Why some tune-ups turn up nothing and that’s still worth it
Occasionally a homeowner books a spring tune-up and the technician finds the system in good shape with nothing to fix. That’s not a wasted visit. A clean bill of health confirmed in April means you’re not gambling on an unknown through the hardest months of the year, and it gives the technician a baseline reading, refrigerant pressure, capacitor values, amp draw, to compare against next year’s visit. Catching a gradual decline year over year is often easier than catching a sudden failure, and that comparison only works if someone’s been checking consistently.

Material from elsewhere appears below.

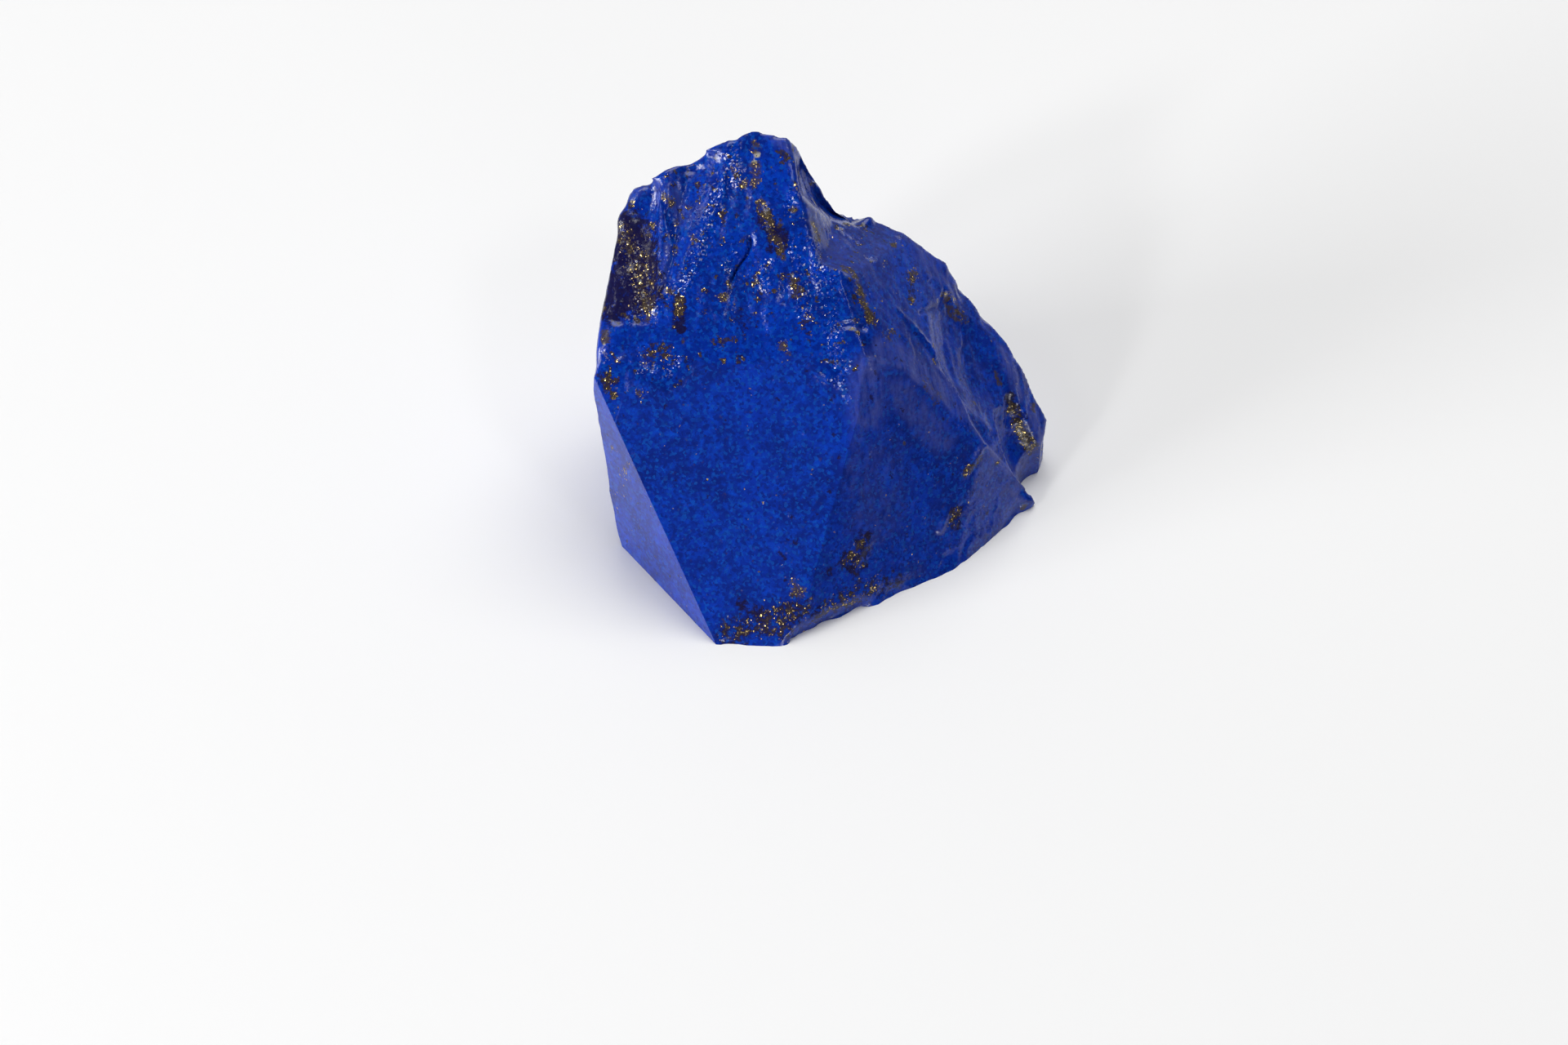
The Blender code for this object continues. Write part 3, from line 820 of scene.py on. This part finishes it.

How long does a typical AC tune-up take?
Most thorough tune-ups run 60-90 minutes for a standard residential system. A tune-up that’s done in 15-20 minutes is almost certainly skipping steps like coil cleaning or a full electrical component check, worth asking about directly if a visit feels rushed.
Can I skip the spring tune-up if I had one done in the fall?
It’s not ideal. Fall tune-ups typically focus more on catching issues before the milder winter months, while a spring visit is specifically timed to prepare the system for nine straight months of heavy cooling demand. The two visits check different wear patterns given how much running the system does between them.
What happens if a tune-up finds a refrigerant leak?
The technician should locate the leak source if possible, rather than just topping off the charge and sending you on your way. A top-off without addressing the leak means you’re likely back to low refrigerant within months, and repeated top-offs cost more over time than fixing the actual leak once.
The bottom line for Tampa Bay homeowners
A pre-summer tune-up isn’t a sales pitch, it’s the cheapest insurance available against a nine-month cooling season that doesn’t give equipment much room to rest. Catching a weak capacitor or a slow refrigerant leak in April costs a fraction of what an emergency compressor failure costs in August, and it means your family isn’t sweating out a holiday weekend waiting on a repair slot.